Several months ago I saw the Mum’s Group in action during its weekly meet up where over 40 mothers were running meaningful activities for each other and their children. I also spotted a Sure Start community nurse in the group. She had no uniform on and no badge to identify her – she was a professional who had been accepted as part of the group, as a part of their community, there to help support when required with her specialist skills. I spoke to one of the Mums that day to ask what this group had meant to her. She described how a few years earlier she had suffered from severe mental health problems, which were also affecting her children. But now she was much better and was helping to support others who had been like her. Quite chilling, in an almost comfortable way, was her description of how, ‘if it wasn’t for this group I would have jumped off a bridge by now.’ After decades of being a police officer you get a feel for when someone means what they say.
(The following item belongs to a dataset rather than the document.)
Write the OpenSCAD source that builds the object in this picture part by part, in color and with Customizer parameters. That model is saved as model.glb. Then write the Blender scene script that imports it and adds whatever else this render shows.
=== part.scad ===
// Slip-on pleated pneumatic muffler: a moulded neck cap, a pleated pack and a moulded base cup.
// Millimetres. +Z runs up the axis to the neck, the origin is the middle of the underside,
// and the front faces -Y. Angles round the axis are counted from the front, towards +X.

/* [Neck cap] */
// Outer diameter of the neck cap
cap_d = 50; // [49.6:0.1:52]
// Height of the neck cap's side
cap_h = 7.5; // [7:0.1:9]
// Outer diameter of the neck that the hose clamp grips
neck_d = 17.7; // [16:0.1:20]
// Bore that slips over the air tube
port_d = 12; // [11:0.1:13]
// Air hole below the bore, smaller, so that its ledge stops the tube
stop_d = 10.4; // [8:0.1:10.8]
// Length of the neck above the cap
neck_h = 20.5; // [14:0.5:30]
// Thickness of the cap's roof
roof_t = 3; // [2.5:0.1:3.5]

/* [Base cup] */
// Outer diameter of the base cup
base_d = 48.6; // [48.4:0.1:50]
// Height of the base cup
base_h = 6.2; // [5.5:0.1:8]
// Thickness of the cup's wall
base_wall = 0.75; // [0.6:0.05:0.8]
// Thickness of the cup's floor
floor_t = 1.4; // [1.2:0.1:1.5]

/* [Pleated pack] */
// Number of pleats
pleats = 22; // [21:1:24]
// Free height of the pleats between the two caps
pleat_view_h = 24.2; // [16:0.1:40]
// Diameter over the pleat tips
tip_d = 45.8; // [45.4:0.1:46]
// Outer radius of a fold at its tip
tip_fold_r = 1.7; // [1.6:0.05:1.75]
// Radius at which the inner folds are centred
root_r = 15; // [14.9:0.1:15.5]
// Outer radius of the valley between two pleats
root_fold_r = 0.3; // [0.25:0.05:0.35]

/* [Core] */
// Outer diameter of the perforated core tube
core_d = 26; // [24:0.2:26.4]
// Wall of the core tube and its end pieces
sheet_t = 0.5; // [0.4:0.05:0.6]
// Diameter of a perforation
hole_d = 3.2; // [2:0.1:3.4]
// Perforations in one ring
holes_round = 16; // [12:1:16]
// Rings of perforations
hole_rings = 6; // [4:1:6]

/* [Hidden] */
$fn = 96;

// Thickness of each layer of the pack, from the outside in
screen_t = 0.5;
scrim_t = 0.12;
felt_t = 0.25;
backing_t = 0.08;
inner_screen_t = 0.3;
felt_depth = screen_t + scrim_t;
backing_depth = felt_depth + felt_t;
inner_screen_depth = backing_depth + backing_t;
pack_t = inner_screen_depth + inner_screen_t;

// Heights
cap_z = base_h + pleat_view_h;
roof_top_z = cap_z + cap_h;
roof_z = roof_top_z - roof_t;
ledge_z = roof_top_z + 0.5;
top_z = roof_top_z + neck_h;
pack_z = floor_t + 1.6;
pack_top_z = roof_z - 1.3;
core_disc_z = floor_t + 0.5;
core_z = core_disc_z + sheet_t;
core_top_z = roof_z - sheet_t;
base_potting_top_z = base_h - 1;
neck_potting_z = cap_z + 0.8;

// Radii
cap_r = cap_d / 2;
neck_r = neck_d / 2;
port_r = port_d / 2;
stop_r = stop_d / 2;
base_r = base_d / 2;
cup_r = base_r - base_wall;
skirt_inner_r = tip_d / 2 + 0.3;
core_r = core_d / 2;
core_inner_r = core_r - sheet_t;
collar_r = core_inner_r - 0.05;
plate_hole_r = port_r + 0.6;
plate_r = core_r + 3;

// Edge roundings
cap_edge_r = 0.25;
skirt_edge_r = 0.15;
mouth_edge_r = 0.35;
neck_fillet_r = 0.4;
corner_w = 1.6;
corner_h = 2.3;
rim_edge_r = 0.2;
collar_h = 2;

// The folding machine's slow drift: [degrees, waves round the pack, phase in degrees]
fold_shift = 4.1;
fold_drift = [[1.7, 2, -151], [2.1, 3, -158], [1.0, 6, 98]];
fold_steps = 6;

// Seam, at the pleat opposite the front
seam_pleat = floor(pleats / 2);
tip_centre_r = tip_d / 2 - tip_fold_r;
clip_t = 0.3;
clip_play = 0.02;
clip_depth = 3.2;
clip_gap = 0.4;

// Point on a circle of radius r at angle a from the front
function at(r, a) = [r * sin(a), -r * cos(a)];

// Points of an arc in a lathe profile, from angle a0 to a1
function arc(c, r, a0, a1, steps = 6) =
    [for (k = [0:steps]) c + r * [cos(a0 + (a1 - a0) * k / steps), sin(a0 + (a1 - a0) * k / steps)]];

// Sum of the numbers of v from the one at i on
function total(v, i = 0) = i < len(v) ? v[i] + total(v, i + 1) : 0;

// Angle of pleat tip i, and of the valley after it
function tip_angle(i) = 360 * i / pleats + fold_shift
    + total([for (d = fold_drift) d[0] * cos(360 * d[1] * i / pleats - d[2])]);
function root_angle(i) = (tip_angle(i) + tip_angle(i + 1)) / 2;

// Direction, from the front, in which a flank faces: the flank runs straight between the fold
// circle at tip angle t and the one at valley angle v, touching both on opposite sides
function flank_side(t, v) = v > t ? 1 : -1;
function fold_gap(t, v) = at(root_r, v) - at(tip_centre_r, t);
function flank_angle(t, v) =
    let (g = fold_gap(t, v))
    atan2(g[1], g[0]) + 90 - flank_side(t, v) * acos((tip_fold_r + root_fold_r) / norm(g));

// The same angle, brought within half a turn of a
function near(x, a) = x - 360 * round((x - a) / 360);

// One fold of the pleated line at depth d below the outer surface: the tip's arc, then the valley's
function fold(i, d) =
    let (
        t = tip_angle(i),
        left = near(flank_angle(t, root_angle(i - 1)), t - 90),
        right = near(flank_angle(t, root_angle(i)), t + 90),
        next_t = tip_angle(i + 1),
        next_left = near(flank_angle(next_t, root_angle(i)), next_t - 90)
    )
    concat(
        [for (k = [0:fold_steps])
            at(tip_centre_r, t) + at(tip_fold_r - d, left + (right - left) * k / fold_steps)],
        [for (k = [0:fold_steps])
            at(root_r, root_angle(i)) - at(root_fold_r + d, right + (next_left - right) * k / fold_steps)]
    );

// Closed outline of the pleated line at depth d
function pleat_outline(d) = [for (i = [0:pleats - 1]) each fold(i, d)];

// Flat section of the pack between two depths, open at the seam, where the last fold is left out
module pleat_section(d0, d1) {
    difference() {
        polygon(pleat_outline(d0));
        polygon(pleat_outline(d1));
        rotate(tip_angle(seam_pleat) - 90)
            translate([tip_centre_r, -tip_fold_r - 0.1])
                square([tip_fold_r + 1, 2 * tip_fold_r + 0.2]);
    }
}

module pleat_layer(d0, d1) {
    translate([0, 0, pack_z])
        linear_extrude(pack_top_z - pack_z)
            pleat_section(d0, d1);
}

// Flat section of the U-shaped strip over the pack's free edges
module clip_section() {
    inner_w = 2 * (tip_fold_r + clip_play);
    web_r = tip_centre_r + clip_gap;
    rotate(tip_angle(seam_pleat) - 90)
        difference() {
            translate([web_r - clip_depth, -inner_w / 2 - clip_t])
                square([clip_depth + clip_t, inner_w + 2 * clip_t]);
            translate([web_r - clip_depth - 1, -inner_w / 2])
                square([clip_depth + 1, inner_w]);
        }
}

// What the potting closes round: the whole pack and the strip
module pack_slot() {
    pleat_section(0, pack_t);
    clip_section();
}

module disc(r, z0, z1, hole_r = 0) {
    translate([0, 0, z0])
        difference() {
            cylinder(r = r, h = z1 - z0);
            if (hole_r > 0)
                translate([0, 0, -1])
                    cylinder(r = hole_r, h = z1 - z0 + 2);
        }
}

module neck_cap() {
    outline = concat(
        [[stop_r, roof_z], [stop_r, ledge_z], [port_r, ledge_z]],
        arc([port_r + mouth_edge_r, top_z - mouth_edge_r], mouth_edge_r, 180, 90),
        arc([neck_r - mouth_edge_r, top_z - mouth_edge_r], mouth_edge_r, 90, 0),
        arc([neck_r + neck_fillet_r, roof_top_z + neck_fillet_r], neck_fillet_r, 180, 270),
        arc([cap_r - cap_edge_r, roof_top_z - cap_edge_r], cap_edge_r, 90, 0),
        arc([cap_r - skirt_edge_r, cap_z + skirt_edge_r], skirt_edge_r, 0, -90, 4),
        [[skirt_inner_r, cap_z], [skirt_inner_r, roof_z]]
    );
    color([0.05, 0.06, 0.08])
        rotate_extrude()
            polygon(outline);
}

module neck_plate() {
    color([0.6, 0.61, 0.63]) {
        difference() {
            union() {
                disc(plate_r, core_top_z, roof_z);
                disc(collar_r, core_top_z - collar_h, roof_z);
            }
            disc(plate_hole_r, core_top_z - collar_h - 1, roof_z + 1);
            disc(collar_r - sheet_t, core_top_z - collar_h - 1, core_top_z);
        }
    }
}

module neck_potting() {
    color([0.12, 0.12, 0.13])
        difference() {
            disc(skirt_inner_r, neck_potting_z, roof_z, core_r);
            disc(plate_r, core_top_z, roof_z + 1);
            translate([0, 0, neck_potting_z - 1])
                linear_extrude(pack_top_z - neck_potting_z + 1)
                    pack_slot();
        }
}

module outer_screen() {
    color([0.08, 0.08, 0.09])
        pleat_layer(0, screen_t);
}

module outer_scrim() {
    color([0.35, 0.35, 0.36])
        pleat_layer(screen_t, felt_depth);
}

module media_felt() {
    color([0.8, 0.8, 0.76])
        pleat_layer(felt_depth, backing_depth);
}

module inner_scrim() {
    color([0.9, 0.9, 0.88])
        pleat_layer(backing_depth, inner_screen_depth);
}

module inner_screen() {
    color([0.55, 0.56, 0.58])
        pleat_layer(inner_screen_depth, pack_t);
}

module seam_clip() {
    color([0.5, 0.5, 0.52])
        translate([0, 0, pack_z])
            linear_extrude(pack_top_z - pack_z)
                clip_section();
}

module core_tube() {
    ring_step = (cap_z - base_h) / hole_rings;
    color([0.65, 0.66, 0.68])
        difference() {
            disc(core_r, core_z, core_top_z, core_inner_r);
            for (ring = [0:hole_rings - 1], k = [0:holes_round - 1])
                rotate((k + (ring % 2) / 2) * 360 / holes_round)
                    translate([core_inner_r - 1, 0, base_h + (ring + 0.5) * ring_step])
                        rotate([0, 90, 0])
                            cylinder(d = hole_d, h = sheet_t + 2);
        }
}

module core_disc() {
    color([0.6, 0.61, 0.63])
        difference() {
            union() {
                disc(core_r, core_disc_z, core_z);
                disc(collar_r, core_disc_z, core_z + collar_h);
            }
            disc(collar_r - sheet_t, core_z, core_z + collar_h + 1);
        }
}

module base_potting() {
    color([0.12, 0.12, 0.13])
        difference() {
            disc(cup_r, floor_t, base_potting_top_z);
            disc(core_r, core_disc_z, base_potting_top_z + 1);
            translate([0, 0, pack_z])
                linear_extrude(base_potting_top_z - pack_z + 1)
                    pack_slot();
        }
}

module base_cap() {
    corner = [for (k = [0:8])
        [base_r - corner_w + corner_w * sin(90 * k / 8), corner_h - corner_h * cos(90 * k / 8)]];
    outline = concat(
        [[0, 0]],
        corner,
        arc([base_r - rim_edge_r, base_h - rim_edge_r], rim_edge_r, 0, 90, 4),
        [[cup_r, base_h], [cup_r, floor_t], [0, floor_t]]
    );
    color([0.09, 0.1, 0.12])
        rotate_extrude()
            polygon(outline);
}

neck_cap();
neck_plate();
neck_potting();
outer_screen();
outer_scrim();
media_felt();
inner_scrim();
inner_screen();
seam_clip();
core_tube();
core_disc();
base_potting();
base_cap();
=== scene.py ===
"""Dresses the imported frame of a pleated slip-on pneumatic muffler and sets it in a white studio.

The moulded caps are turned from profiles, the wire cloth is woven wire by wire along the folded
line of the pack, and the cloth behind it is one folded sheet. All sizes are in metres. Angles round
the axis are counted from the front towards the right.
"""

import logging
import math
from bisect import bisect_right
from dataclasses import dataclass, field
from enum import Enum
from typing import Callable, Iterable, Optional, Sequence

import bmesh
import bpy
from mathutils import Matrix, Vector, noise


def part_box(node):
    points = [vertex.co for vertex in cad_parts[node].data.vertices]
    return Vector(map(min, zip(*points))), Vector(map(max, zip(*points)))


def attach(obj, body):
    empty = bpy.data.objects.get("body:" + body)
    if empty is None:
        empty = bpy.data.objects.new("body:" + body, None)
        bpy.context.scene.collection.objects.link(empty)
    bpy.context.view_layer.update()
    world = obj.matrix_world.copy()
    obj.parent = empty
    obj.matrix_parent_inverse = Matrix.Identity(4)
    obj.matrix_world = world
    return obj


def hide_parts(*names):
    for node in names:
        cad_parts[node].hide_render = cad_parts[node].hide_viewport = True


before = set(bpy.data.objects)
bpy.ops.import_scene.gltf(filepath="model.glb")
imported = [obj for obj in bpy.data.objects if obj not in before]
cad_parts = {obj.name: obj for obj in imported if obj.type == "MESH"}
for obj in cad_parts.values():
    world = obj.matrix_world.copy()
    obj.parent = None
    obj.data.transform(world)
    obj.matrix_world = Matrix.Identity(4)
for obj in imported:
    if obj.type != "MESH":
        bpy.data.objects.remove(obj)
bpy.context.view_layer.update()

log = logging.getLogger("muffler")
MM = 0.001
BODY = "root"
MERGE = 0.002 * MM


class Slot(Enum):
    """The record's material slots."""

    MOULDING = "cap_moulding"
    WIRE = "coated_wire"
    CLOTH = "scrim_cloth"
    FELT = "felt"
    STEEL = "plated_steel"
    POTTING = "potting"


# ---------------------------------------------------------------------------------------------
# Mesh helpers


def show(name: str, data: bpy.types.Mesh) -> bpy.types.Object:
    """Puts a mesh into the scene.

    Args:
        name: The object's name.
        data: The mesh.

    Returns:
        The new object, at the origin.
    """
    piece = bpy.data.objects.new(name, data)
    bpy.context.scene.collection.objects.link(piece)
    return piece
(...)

A new chapter – People who care enough to act
After 30 minutes out and about on Oaktree we came across 13 people who cared enough to act, including a young person who was ‘on the police radar’ who wanted to help get a safer biking group off the ground for his peers. During the debrief those who took part described how:
‘There was respect – for each other and for the community’
‘People want to talk about their problems, but it’s good to start on a positive note, people want to talk’
‘We shouldn’t judge people by the appearance’ and how
‘People do want to get involved, we just have to ask the right questions.’
As 2017 approaches we’re looking forwards to opening the next chapter for the Oaktree Estate, a place where people do care and do want to get involved.